5. Acknowledgments. Employee acknowledges and agrees that Employee has: (a) received all compensation due to Employee as a result of services performed for any of the Released Parties, including, but not limited to, all overtime payments; (b) reported to the Company any and all work-related injuries incurred by Employee while performing services for any of the Released Parties; and (c) been properly provided any leave of absence because of Employee’s health condition, a family member’s health condition, or a workplace injury and that Employee has not been subjected to any improper treatment, conduct, retaliation, or actions due to a request for or taking such leave. Employee acknowledges and agrees that the payments and other benefits provided under this Agreement and Release: (i) are in full discharge of any and all liabilities and obligations of the Company to Employee, monetarily or otherwise, and (ii) exceed any payment, benefit, or other thing of value to which Employee might otherwise be entitled under any policy, plan or procedure of the Company and/or any agreement between Employee and the Company. Employee represents and warrants that, as of the Separation Date, Employee shall have returned to the Company all property belonging to the Company, and any copies of any property of the Company. Employee acknowledges and agrees that, as of the Separation Date, Employee shall be deemed to have resigned from any and all offices Employee may have with the Company or its affiliates.
Employee acknowledges and agrees that in the event of any violation by Employee of any of the material terms of this Agreement and Release, any unpaid portion of the Severance [or CIP Award Payment] will not become payable and will be forfeited to the Company without consideration as of the date of such violation. Further, the Parties agree that that any violation of any term of this Agreement and Release shall not affect the remainder of this Agreement and Release, which shall continue to be binding and valid and given full effect. For the sake of clarity, no violation of any provision of this Agreement and Release by Employee shall relieve, or shall be deemed to relieve, Employee’s obligations under any other provision of this Agreement and Release or otherwise.
Employee acknowledges and agrees that Employee continues to be bound by the obligations set forth in ARTICLE VIII of the Plan following the Effective Date and that such obligations may be enforced against Employee as set forth in the Plan.

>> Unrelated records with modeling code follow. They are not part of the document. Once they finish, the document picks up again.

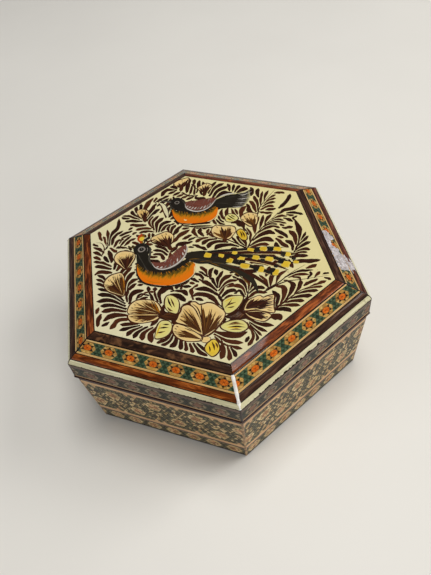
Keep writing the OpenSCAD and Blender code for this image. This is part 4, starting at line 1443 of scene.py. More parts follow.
def width(prof, t):
    if prof == "leaf":          # a full brush: narrow at the stem, soon broad, blunt tip
        if t < 0.42:
            x = t / 0.42
            return 0.30 + 0.70 * x * x * (3 - 2 * x)
        return 1.0 if t < 0.68 else max(0.0, (1 - t) / 0.32) ** 0.68
    if prof == "ray":           # widens from the heart, then drawn out to a point
        return 0.22 + 0.78 * t / 0.62 if t < 0.62 else max(0.0, (1 - t) / 0.38) ** 0.8
    if prof == "edge":
        return 0.75 + 0.25 * math.sin(9 * t)
    if prof == "comma":         # a full brush laid down and drawn off to a point
        if t < 0.3:
            return (t / 0.3) ** 0.5
        return max(0.0, 1 - (t - 0.3) / 0.7) ** 0.85
    if prof == "spike":         # quick strokes: full in the middle, both ends drawn out
        return (t / 0.5) ** 0.7 if t < 0.5 else max(0.0, 1 - (t - 0.5) / 0.5) ** 0.9
    if prof == "spindle":
        return math.sin(math.pi * min(1, max(0, t))) ** 0.75
    if prof == "taper":
        return 1 - 0.85 * t
    return 1.0                  # line


class Grid:
    """What is already painted, on a 0.12 mm raster of the panel."""
    S = 0.12

    def __init__(self):
        self.n = 800
        self.g = np.zeros((self.n, self.n), bool)

    def at(self, v):
        return int((v + 48) / self.S)

    def mark(self, pts, w, prof, n=None):
        c = curve(pts, n or max(8, int(length(pts) / 0.12)))
        for i, (x, y) in enumerate(c):
            r = max(0.06, w * width(prof, i / (len(c) - 1)) * 0.5) / self.S
            k = int(r + 0.5)
            ix, iy = self.at(x), self.at(y)
            if k < ix < self.n - k - 1 and k < iy < self.n - k - 1:
                yy, xx = np.ogrid[-k:k + 1, -k:k + 1]
                self.g[ix - k:ix + k + 1, iy - k:iy + k + 1] |= (xx * xx + yy * yy <= r * r + 0.3)

    def free(self, pts, w, prof, gap, skip=0.0):
        """True if the stroke, with a gap round it, meets nothing; the first part of it may."""
        n = max(6, int(length(pts) / 0.45))
        c = curve(pts, n)
        for i, (x, y) in enumerate(c):
            t = i / (n - 1)
            if t < skip:
                continue
            k = int(((w * width(prof, t) * 0.5) * 0.9 + gap) / self.S + 0.5)
            ix, iy = self.at(x), self.at(y)
            if self.g[ix - k:ix + k + 1, iy - k:iy + k + 1].any():
                return False
        return True

    def poly(self, o):
        xs, ys = np.array([q[0] for q in o]), np.array([q[1] for q in o])
        i0, i1 = max(0, self.at(xs.min())), min(self.n, self.at(xs.max()) + 2)
        j0, j1 = max(0, self.at(ys.min())), min(self.n, self.at(ys.max()) + 2)
        X, Y = np.meshgrid(np.arange(i0, i1) * self.S - 48, np.arange(j0, j1) * self.S - 48, indexing="ij")
        inside = np.zeros(X.shape, bool)
        for (x1, y1), (x2, y2) in zip(o, o[1:] + o[:1]):
            if y1 == y2:
                continue
            inside ^= ((y1 > Y) != (y2 > Y)) & (X < (x2 - x1) * (Y - y1) / (y2 - y1) + x1)
        self.g[i0:i1, j0:j1] |= inside


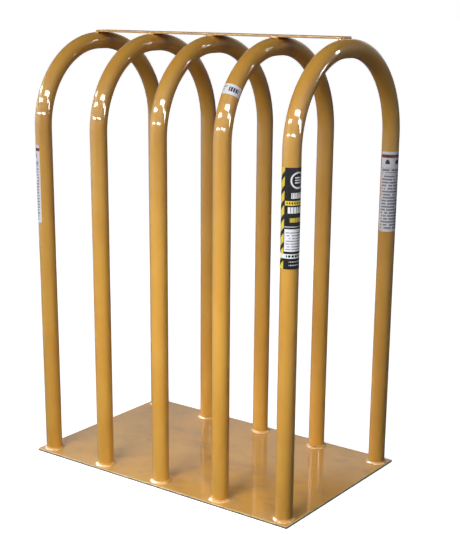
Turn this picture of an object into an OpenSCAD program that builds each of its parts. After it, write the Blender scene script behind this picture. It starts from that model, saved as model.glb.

6. No Filing of Lawsuit or Other Claim. Other than as provided in Section 9 of this Agreement and Release, Employee agrees, promises, and covenants that neither Employee nor any person, organization, or other entity acting on Employee’s behalf, has or will file a lawsuit, charge, or claim against any of the Released Parties and that Employee will not participate as a party in any action for damages against any of the Released Parties involving any matter occurring in the past up to the date of this Agreement and Release or involving any claims, demands, causes of action, obligations, damages, or liabilities that are the subject of this Agreement and Release. If, notwithstanding this representation and warranty, Employee has filed or files such a claim, Employee agrees to cause such claim to be dismissed with prejudice and shall pay any and all costs required in obtaining dismissal of such claim, including without limitation the attorneys’ fees and expenses of any of the parties against whom such a claim has been filed.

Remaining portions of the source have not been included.